Your task> Reproduce precisely the lines of the listing below, starting with the line that contains "Recreate this object" and stopping after the line that contains "rail_shoulder = 5; // [3:1:8]"; include nothing else.

Provided data>
# # # # #

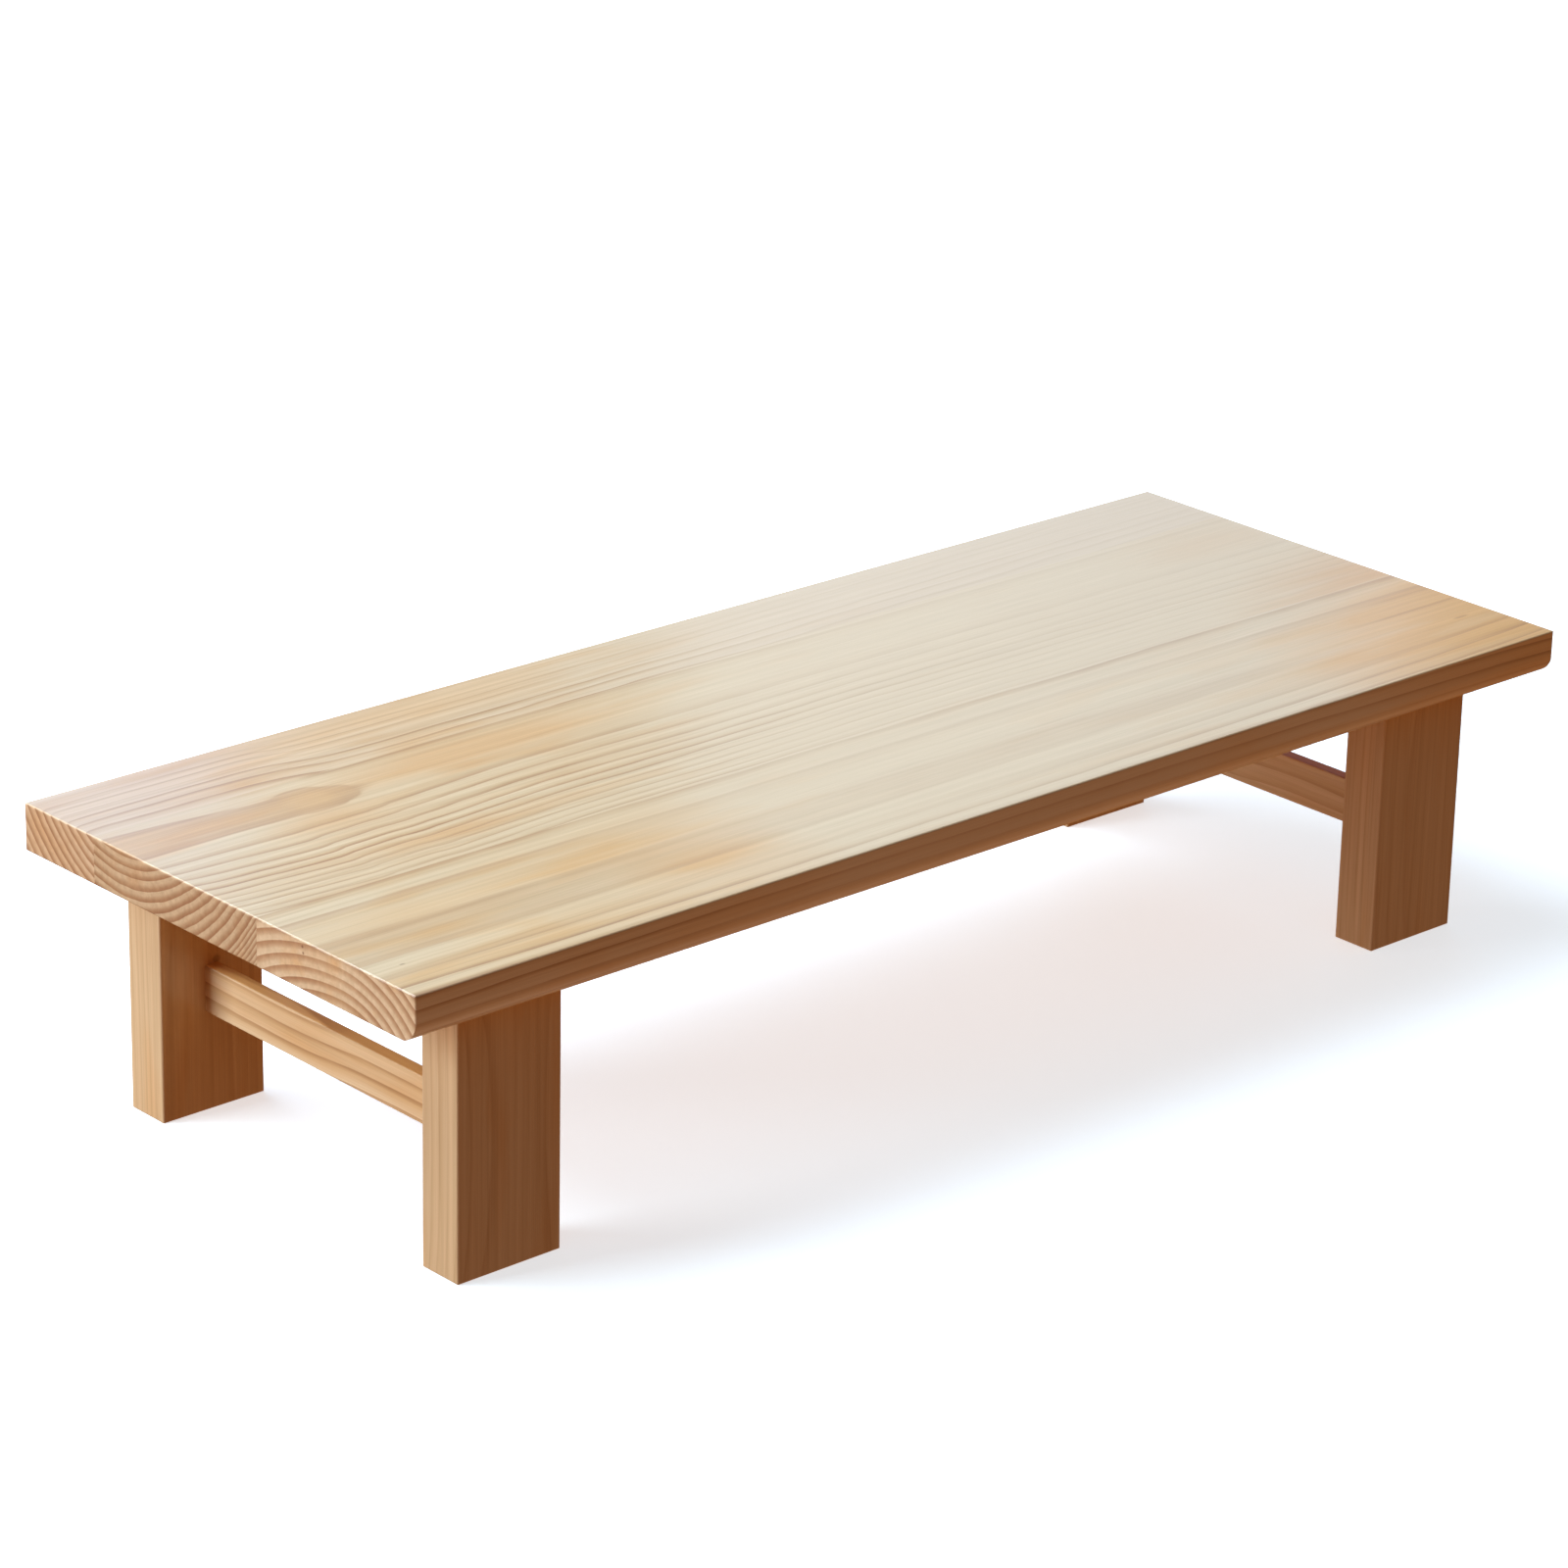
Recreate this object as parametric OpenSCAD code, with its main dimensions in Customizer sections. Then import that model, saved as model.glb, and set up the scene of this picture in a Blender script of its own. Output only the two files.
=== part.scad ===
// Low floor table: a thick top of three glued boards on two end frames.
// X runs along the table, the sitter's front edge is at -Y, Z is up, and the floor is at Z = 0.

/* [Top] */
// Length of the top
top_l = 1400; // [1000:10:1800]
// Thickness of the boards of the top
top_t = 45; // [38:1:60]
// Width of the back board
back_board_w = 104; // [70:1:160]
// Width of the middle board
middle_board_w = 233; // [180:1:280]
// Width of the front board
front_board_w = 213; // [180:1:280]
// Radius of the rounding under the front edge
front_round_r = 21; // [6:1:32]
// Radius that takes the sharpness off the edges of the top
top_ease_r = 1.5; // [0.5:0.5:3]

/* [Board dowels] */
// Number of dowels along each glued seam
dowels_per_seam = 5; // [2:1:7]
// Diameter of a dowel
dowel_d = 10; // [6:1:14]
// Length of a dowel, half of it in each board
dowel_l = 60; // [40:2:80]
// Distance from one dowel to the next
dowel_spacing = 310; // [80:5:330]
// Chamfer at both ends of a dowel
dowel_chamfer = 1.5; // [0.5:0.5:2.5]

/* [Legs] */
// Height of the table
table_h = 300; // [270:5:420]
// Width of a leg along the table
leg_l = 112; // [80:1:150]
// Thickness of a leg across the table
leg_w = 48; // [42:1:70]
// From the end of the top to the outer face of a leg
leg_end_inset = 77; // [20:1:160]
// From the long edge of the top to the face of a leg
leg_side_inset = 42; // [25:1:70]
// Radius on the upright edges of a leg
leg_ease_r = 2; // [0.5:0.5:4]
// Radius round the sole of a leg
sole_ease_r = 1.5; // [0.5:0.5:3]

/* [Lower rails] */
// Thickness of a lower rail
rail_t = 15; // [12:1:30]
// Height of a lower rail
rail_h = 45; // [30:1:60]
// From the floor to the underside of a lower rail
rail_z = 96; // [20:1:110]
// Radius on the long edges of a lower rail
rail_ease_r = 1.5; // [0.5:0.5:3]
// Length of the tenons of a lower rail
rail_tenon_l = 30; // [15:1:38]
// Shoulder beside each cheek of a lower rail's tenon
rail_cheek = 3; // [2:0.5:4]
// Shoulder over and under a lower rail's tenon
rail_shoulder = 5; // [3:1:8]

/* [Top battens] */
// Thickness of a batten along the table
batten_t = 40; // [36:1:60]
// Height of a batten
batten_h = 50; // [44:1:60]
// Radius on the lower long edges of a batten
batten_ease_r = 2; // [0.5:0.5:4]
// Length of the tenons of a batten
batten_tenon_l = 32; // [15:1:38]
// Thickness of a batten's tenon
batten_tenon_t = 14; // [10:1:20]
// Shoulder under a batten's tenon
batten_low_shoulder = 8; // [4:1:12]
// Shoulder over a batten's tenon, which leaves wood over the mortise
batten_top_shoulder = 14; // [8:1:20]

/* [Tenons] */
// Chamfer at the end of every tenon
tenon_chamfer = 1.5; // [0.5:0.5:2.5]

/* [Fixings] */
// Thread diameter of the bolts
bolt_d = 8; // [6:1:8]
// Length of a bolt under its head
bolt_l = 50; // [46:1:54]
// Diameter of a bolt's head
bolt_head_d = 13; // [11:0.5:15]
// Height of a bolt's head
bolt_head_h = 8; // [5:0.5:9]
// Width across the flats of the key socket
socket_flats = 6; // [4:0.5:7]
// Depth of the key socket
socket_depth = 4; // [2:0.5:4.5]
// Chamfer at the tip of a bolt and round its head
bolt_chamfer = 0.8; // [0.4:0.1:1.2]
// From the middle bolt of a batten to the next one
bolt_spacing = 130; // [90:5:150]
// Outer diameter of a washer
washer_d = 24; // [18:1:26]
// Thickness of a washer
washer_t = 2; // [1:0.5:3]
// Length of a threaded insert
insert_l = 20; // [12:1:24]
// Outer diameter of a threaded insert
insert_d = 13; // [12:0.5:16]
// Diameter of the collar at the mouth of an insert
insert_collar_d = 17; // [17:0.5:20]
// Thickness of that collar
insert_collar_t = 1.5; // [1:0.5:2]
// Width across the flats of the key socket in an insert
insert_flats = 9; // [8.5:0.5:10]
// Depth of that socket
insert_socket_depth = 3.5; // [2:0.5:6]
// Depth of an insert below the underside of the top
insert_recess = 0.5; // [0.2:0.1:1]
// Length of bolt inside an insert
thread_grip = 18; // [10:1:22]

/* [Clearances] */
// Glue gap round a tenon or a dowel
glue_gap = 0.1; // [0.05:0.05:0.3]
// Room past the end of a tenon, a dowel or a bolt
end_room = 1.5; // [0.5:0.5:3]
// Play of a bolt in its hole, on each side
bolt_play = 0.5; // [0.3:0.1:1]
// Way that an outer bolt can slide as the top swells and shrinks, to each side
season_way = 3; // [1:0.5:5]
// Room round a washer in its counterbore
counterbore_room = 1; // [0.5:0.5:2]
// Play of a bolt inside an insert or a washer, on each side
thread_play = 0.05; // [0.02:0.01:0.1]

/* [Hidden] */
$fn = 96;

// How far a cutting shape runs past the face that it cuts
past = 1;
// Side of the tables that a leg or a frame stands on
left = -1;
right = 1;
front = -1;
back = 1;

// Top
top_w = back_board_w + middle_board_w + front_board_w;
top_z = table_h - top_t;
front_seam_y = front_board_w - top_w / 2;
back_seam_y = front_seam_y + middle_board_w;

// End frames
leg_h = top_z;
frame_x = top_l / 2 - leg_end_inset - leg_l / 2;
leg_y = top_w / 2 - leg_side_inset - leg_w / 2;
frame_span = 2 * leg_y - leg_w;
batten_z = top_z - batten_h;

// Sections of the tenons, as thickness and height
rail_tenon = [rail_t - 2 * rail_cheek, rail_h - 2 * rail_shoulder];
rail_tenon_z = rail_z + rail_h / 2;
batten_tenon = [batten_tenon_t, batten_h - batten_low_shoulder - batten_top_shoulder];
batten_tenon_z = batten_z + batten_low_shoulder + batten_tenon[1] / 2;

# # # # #

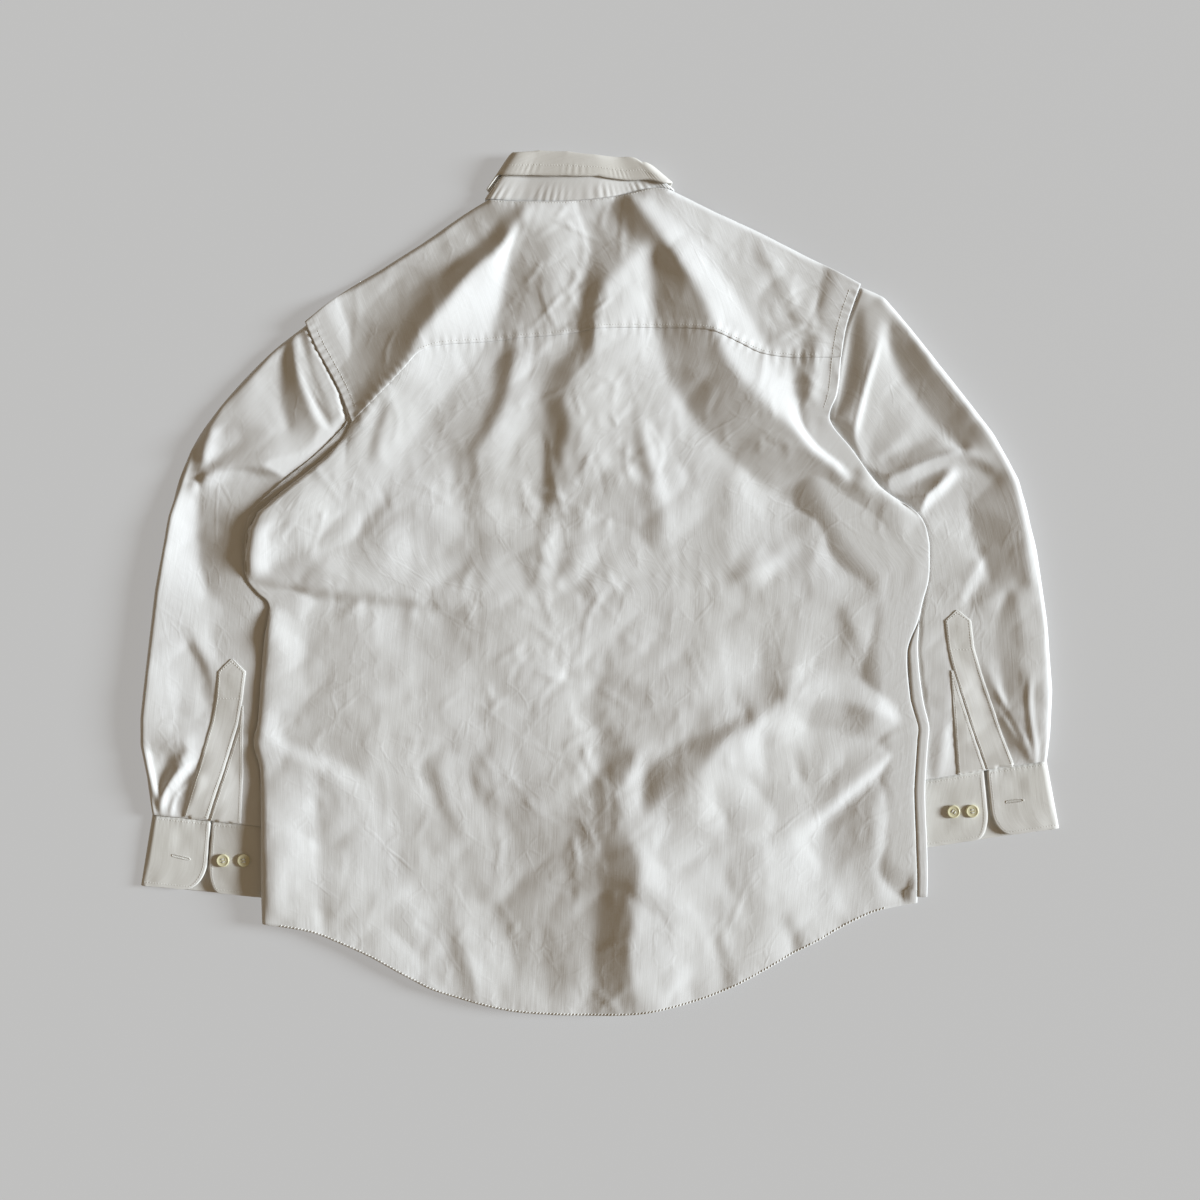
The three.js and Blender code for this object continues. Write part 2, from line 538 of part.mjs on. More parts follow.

# # # # #

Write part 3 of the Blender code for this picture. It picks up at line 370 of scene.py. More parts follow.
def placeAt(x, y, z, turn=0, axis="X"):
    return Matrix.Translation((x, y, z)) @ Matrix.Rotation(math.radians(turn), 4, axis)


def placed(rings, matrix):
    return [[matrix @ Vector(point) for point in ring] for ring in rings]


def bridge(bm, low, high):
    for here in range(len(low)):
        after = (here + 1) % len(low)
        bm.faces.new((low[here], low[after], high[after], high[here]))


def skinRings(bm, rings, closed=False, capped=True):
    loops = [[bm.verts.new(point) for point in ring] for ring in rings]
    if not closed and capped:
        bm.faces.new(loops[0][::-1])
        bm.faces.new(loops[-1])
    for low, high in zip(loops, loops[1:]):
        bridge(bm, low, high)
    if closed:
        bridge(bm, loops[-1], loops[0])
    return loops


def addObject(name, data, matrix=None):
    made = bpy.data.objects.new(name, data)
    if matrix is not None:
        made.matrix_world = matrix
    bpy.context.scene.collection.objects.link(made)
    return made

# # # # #

Complete answer>
Recreate this object as parametric OpenSCAD code, with its main dimensions in Customizer sections. Then import that model, saved as model.glb, and set up the scene of this picture in a Blender script of its own. Output only the two files.
=== part.scad ===
// Low floor table: a thick top of three glued boards on two end frames.
// X runs along the table, the sitter's front edge is at -Y, Z is up, and the floor is at Z = 0.

/* [Top] */
// Length of the top
top_l = 1400; // [1000:10:1800]
// Thickness of the boards of the top
top_t = 45; // [38:1:60]
// Width of the back board
back_board_w = 104; // [70:1:160]
// Width of the middle board
middle_board_w = 233; // [180:1:280]
// Width of the front board
front_board_w = 213; // [180:1:280]
// Radius of the rounding under the front edge
front_round_r = 21; // [6:1:32]
// Radius that takes the sharpness off the edges of the top
top_ease_r = 1.5; // [0.5:0.5:3]

/* [Board dowels] */
// Number of dowels along each glued seam
dowels_per_seam = 5; // [2:1:7]
// Diameter of a dowel
dowel_d = 10; // [6:1:14]
// Length of a dowel, half of it in each board
dowel_l = 60; // [40:2:80]
// Distance from one dowel to the next
dowel_spacing = 310; // [80:5:330]
// Chamfer at both ends of a dowel
dowel_chamfer = 1.5; // [0.5:0.5:2.5]

/* [Legs] */
// Height of the table
table_h = 300; // [270:5:420]
// Width of a leg along the table
leg_l = 112; // [80:1:150]
// Thickness of a leg across the table
leg_w = 48; // [42:1:70]
// From the end of the top to the outer face of a leg
leg_end_inset = 77; // [20:1:160]
// From the long edge of the top to the face of a leg
leg_side_inset = 42; // [25:1:70]
// Radius on the upright edges of a leg
leg_ease_r = 2; // [0.5:0.5:4]
// Radius round the sole of a leg
sole_ease_r = 1.5; // [0.5:0.5:3]

/* [Lower rails] */
// Thickness of a lower rail
rail_t = 15; // [12:1:30]
// Height of a lower rail
rail_h = 45; // [30:1:60]
// From the floor to the underside of a lower rail
rail_z = 96; // [20:1:110]
// Radius on the long edges of a lower rail
rail_ease_r = 1.5; // [0.5:0.5:3]
// Length of the tenons of a lower rail
rail_tenon_l = 30; // [15:1:38]
// Shoulder beside each cheek of a lower rail's tenon
rail_cheek = 3; // [2:0.5:4]
// Shoulder over and under a lower rail's tenon
rail_shoulder = 5; // [3:1:8]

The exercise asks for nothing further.